Serbian President Aleksandar Vucic has rejected criticisms that Serbia is stifling press freedom and imposed a state monopoly over the media. Writing in the EUobserver, Vucic responded to comments by Italian journalist Mateo Trevisan that Serbia’s ruling Progressive Party systematically violates basic media freedom.
“As president of Serbia, I have rarely reacted to media attacks on the country I lead, since … I was very aware that … other opinion(s) and criticism … serve to quickly change things in our country, to progress ourselves, and to ensure normal functioning and full respect for democratic norms and laws,” said Vucic.
On the criticism that journalists in Serbia are targeted by physical attacks, Vucic answered the question with a question of his own asking which EU countries have fewer attacks on journalists than Serbia, adding that he expects a concrete answer with concrete data.

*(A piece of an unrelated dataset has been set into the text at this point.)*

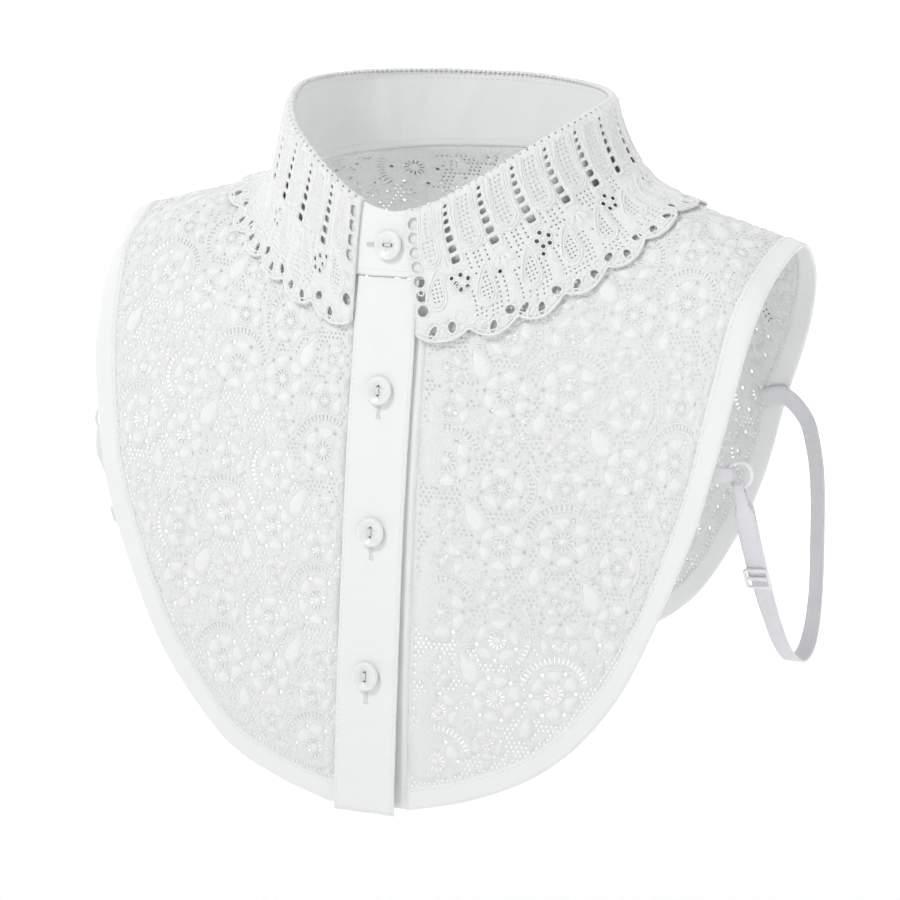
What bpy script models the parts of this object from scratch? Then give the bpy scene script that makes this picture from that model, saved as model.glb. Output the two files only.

He also denied allegations that the authorities were smothering the local media, stating that the government was not responsible for shutting down the Vranjska Novine newspaper, “even though their circulation was small” and “they were not subjected to any pressure”.
Vucic remarked that the killings of journalists Dada Vujasinovic, Slavko Curuvija and Milan Pantic, which remain unsolved, occurred 30, 20 and 15 years ago, and that the then “so-called democratic ruling power you speak so nicely about, hadn’t moved either of these cases from a standstill.”
The Serbian president added that he has been hearing for years about the killing of journalists in Serbia, while in the meantime journalists have been killed in Malta, Slovakia, Bulgaria, and wounded in Montenegro, while in Serbia, “not counting the injuries of Gordana Uzelac, inflicted by the opposition members” there were no cases with such serious injuries.
“I am aware that I am an easy target for anyone who wants to attack Serbia because of the media situation, primarily because of my short participation in Milosevic’s government 20 years ago, but I urge everyone to use facts, not a mantra created as the only way to attack Serbia, which is progressing economically, whose reputation is growing worldwide and is trying to solve important regional problems,” Vucic wrote.
Nevertheless, he added that he agrees with the critics in one thing – that the situation in Serbia is not ideal, and there is much to improve.
“That is precisely why it is important for the state to continue to cooperate with all media representatives and trade unions,” Vucic said, adding that he and Prime Minister Ana Brnabic are determined to show the political will to improve the media situation in the country.